Government won’t accept DDRB recommendations next yearBMJ 2014; 349 doi: https://doi.org/10.1136/bmj.g5058 (Published 06 August 2014) Cite this as: BMJ 2014;349:g5058
The government has said that it will not take recommendations from the Review Body on Doctors’ and Dentists’ Remuneration (DDRB) next year.
In a letter to the DDRB, Danny Alexander, chief secretary to the Treasury, said that in 2015-16 the government intended to award all NHS staff a 1% increase to their pay.1 Earlier this year the DDRB recommended an increase in basic pay of 1% to the national salary scales for salaried doctors and dentists for 2014-15, and in March the government announced that in 2014-15 NHS staff and salaried doctors would receive a 1% pay increase. However, it said that staff who received a progression pay increase would not also receive the 1% in addition to their incremental pay increases.2
Alexander’s letter, sent to the DDRB last week, said that NHS trade unions were “not prepared” to negotiate an “affordable alternative” to the 2014-15 solution. “Therefore it is our intention to take the same approach in 2015-16. As a result, the DDRB will not be asked to make recommendations on a pay award for employed doctors and dentists in the 2015 pay round.”
In its submission to the DDRB last year the government suggested that contract changes such as introducing seven day working should be a condition of doctors receiving the 1% basic pay rise set aside for public sector workers in 2014-15.3
At the BMA’s annual representative meeting earlier this year, delegates passed a motion attacking the government’s failure to implement the DDRB’s recommendations. It noted that “the DDRB was set up as a result of a royal commission to avoid manipulation of doctors’ pay by governments for political purposes.”4 Mark Porter, the BMA’s chairman of council, said that the government’s decision would mean a sixth year of real terms cuts in pay for doctors, at a time when demand for NHS services was rising and there were recruitment and retention problems.
“The purpose of an independent review body is to ensure fairness and transparency in decisions on pay,” he said. “By repeatedly ignoring the DDRB’s recommendations, and now confirming it will not even be given the opportunity to feed into next year’s decision on pay, the government is making a total mockery of the independence of the pay review bodies and preventing them from working in a fair fashion for doctors, staff, and patients.”

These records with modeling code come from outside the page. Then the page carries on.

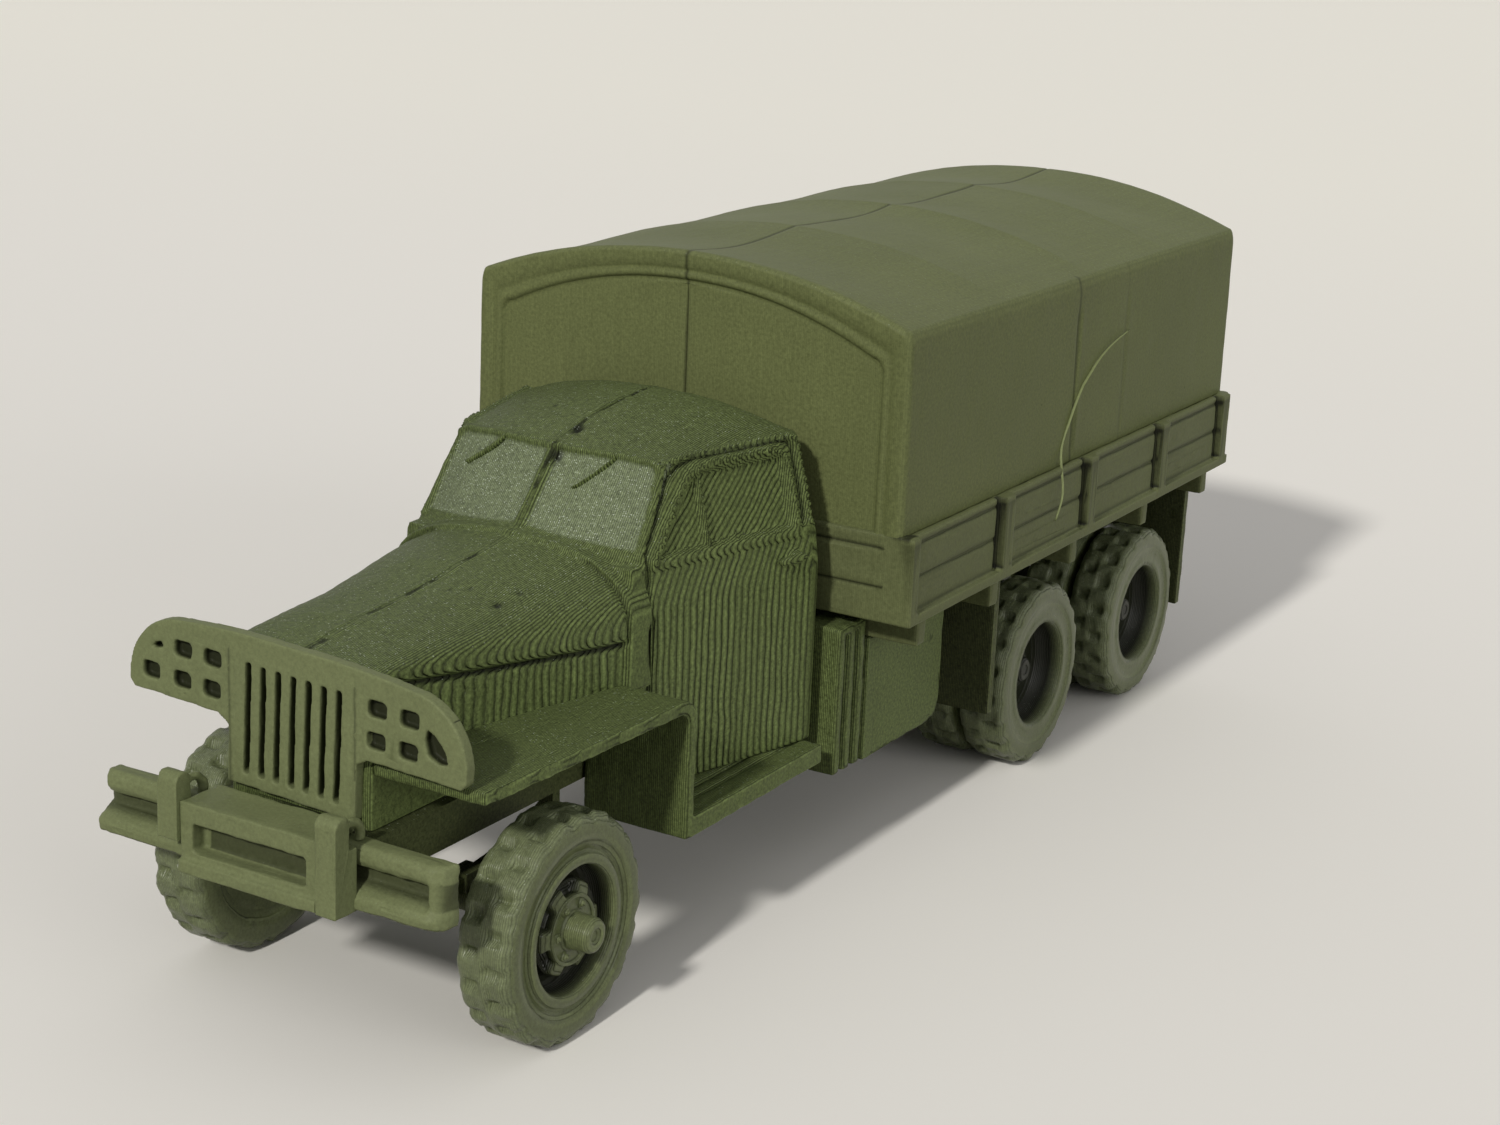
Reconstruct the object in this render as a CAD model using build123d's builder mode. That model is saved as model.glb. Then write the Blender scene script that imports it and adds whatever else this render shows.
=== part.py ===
"""Printed scale model of a six-wheel military cargo truck with a covered bed.

Millimetres. +X is the truck's left side, +Y runs to its rear, +Z is up.
The origin is on the ground under the middle of the model.
Stations are distances behind the front axle, and y_of() turns one into a Y.
The body is two printed halves glued along the middle, as the seam on the hood,
the roof and the cover shows, so each half is a piece of its own.
"""
from math import atan2, cos, pi, sin
import os

from build123d import *

os.makedirs("parts", exist_ok=True)

# wheels and axles
tyre_radius = 7.75
tyre_width = 4.1
lug_height = 0.5
lugs_per_row = 20
lug_share = 0.56
lug_length = 1.72
tyre_shoulder = 0.5
rim_radius = 5.4
dish_radius = 4.35
front_face_x = 14.6
rear_face_x = 16.75
twin_gap = 0.5
front_dish_depth = 1.0
rear_dish_depth = 2.7
hub_cap_radius = 1.05
front_hub_reach = 1.5
rear_hub_depth = 1.4
stub_radius = 0.9
stub_clearance = 0.06
stub_length = 2.2
wheel_side_gap = 0.25
wheelbase = 65.4
bogie_spacing = 21.4
axle_tube_radius = 0.85
pumpkin_radius = 2.3
pumpkin_width = 3.4
front_bulge_x = -1.5
shaft_radius = 0.5

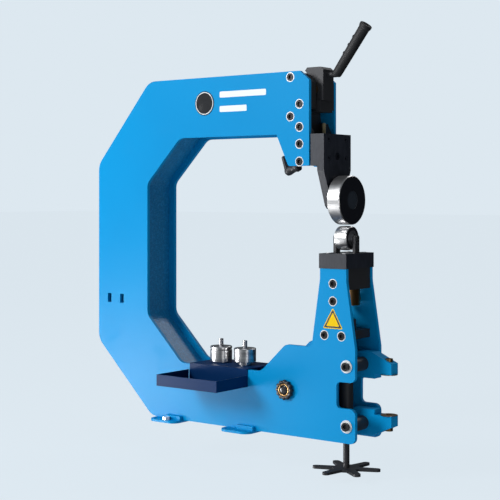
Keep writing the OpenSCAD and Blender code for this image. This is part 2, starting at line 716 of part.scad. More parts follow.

Porter added, “Given that this comes at a time when doctors are working harder than ever before to meet rising demand, it’s not surprising that morale is being hit. While the BMA understands the economic constraints the NHS faces, the continued erosion of pay undermines the excellent work and dedication to patient care from doctors and other NHS staff. [It] serves to highlight the government’s failure to find a meaningful and sustainable solution to the funding crisis facing the health service.”